On-column labeling of gram-positive bacteria with a boronic acid functionalized squarylium cyanine dye for analysis by polymer-enhanced capillary transient isotachophoresis.

A new asymmetric, squarylium cyanine dye functionalized by boronic acid ("SQ-BA") was designed and synthesized for on-capillary labeling of gram-positive bacteria to provide for high sensitivity detection by way of a modified form of capillary electrophoresis with laser induced fluorescence detection (CE-LIF). The CE-based separation employed a polymer-enhanced buffer with capillary transient isotachophoresis in a new hybrid method dubbed "PectI." It was found that the addition of various monosaccharides to SQ-BA in a batch aqueous solution greatly enhanced the emission of the boronic acid functionalized dye by a factor of up to 18.3 at a long wavelength (λ(ex) = 630 nm, λ(em) = 660 nm) with a high affinity constant (K = ~10(2.80) M(-1)) superior to other sugar probes. Semiempirical quantum mechanics calculations suggest that the mechanism for this high enhancement may involve the dissociation of initially nonemissive dye associates (stabilized by an intramolecular hydrogen bond) upon complex formation with sugars.
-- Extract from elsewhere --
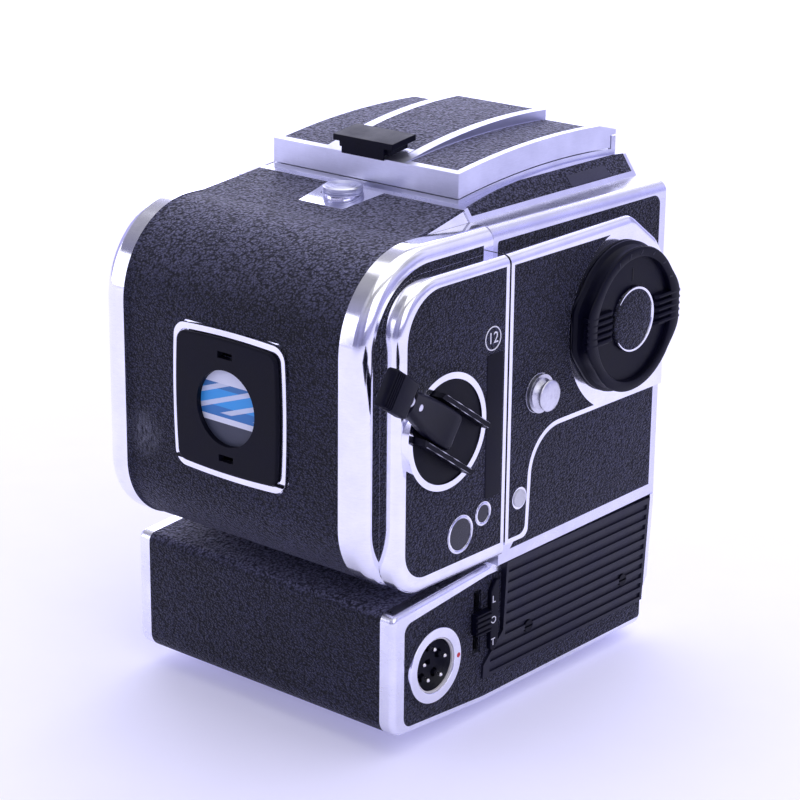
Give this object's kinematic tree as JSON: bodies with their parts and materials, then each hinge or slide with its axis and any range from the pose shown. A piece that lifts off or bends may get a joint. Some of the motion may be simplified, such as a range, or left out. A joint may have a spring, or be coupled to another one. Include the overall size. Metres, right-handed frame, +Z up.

The fluorescence emission of SQ-BA was also significantly enhanced in the presence of a gram-positive bacterial spore, Bacillus globigii (Bg), which serves as a simulant of B. anthracis (or anthrax) and which possesses a peptidoglycan (sugar)-rich spore coat to provide ample sites for interaction with the dye. Several peaks were observed for a pure Bg sample even with polyethyleneoxide (PEO) present in the CE separation buffer, despite the polymer's previously demonstrated ability to focus microoorganisms to a single peak during migration. Likewise, several peaks were observed for a Bg sample when capillary transient isotachophoresis (ctITP) alone was employed. However, the new combination of these techniques as "PectI" dramatically and reproducibly focused the bacteria to a single peak with no staining procedure. Using PectI, the trace detection of Bg spores (corresponding to approximately three cells per injection) along with separation efficiency enough to separate Bg from another gram-positive bacteria, Saccharomyces cerevisiae (resolution, R(s) = 6.09, and apparent plate number, N = 2.7-3.3 × 10(5)), were successfully achieved.